1993: precise results on matter–antimatter asymmetry
Matter and antimatter were created in equal amounts at the Big Bang, yet today we seem to live in a Universe made entirely of matter.
Are there large regions of space made of antimatter? Or does nature have a preference for matter? The latter seems to be the case, with just one particle of matter surviving for every billion particles of matter and antimatter to have annihilated with each other in the wake of the Big Bang.
Experiments in high-altitude balloons, aboard satellites and on the Space Shuttle have all looked for atoms of antimatter in space. So far, nothing has been seen. Here on Earth, experiments studying the decays of particles of matter and antimatter have recorded a tiny difference in the way matter and antimatter behave, in a phenomenon called CP symmetry breaking. Although not nearly enough to account for the apparent matter–antimatter imbalance in the Universe, these observations are the first indication that Nature really does have a preference at the level of particle interactions.

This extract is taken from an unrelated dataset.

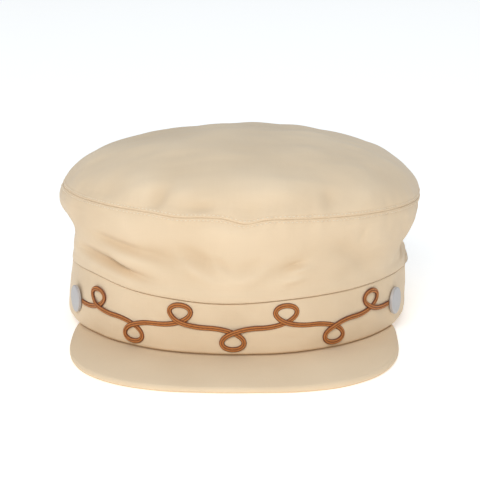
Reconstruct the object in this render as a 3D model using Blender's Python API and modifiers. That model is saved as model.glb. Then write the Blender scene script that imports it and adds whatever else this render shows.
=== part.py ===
"""Soft peaked cap: crown top, side panel, band, peak, two buttons and a corded trim.

Lengths are in millimetres and become metres where a mesh is made. The pieces are
modelled in the cap's own frame: the band's lower edge lies in the plane z = 0, the
front faces -Y and +Z is up. A bearing turns from the front towards +X. An empty
then tips the cap back, so that it stands on the peak's rim and the band's rear edge.
"""
import math
from collections import namedtuple

import bmesh
import bpy
import numpy as np
from mathutils import Matrix, Vector

MM = 0.001

# Band
BAND_HALF_WIDTH = 87.0
BAND_HALF_LENGTH = 99.0
BAND_POWER = 2.12
BAND_WALL = 2.6
BAND_FRONT_HEIGHT = 26.5
BAND_BACK_HEIGHT = 32.0

# Crown, where its cloth is widest, and the dome above that level
CROWN_HALF_WIDTH = 92.4
CROWN_HALF_LENGTH = 98.0
CROWN_POWER = 2.02
CROWN_WALL = 1.2
WIDEST_HEIGHT = 56.0
DOME_RISE = 36.0
DOME_POWER = 2.25
FRONT_LIFT = 5.0
RIGHT_DROP = 2.6
CROWN_SIDE_OFFSET = 1.1
DOME_SIDE_OFFSET = 4.5
DOME_RIGHT_WIDTH = 2.0
SEAM_RISE = 5.5
TUCK_DEPTH = 8.0
LIP_INSET = 0.8
LIP_LIFT = 0.4

# Peak
PEAK_HALF_WIDTH = 80.8
PEAK_HALF_LENGTH = 76.0
PEAK_POWER = 2.65
PEAK_REACH = 39.0
PEAK_DROP = 7.2
PEAK_THICKNESS = 3.5
PEAK_CAMBER_HEIGHT = 1.2

# Buttons, each a disc, a shank through the band and a small back disc
BUTTON_BEARING = math.radians(64.5)
BUTTON_HEIGHT = 13.0
BUTTON_RADIUS = 6.75
BUTTON_THICKNESS = 1.6
BUTTON_EDGE = 0.5
SHANK_RADIUS = 1.4
BACK_RADIUS = 4.0
BACK_THICKNESS = 0.8
SHANK_CLEARANCE = 0.35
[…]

In 1993, the NA31 experiment at CERN published the first precise results on what is known as ‘direct’ CP symmetry breaking, which indicates more clearly the physics underlying the phenomenon. This measurement was further refined by the subsequent NA48 experiment, which announced its final result on the matter in 2001. However, matter–antimatter asymmetry remains on the agenda at CERN, in particular with the LHCb experiment at the Large Hadron Collider.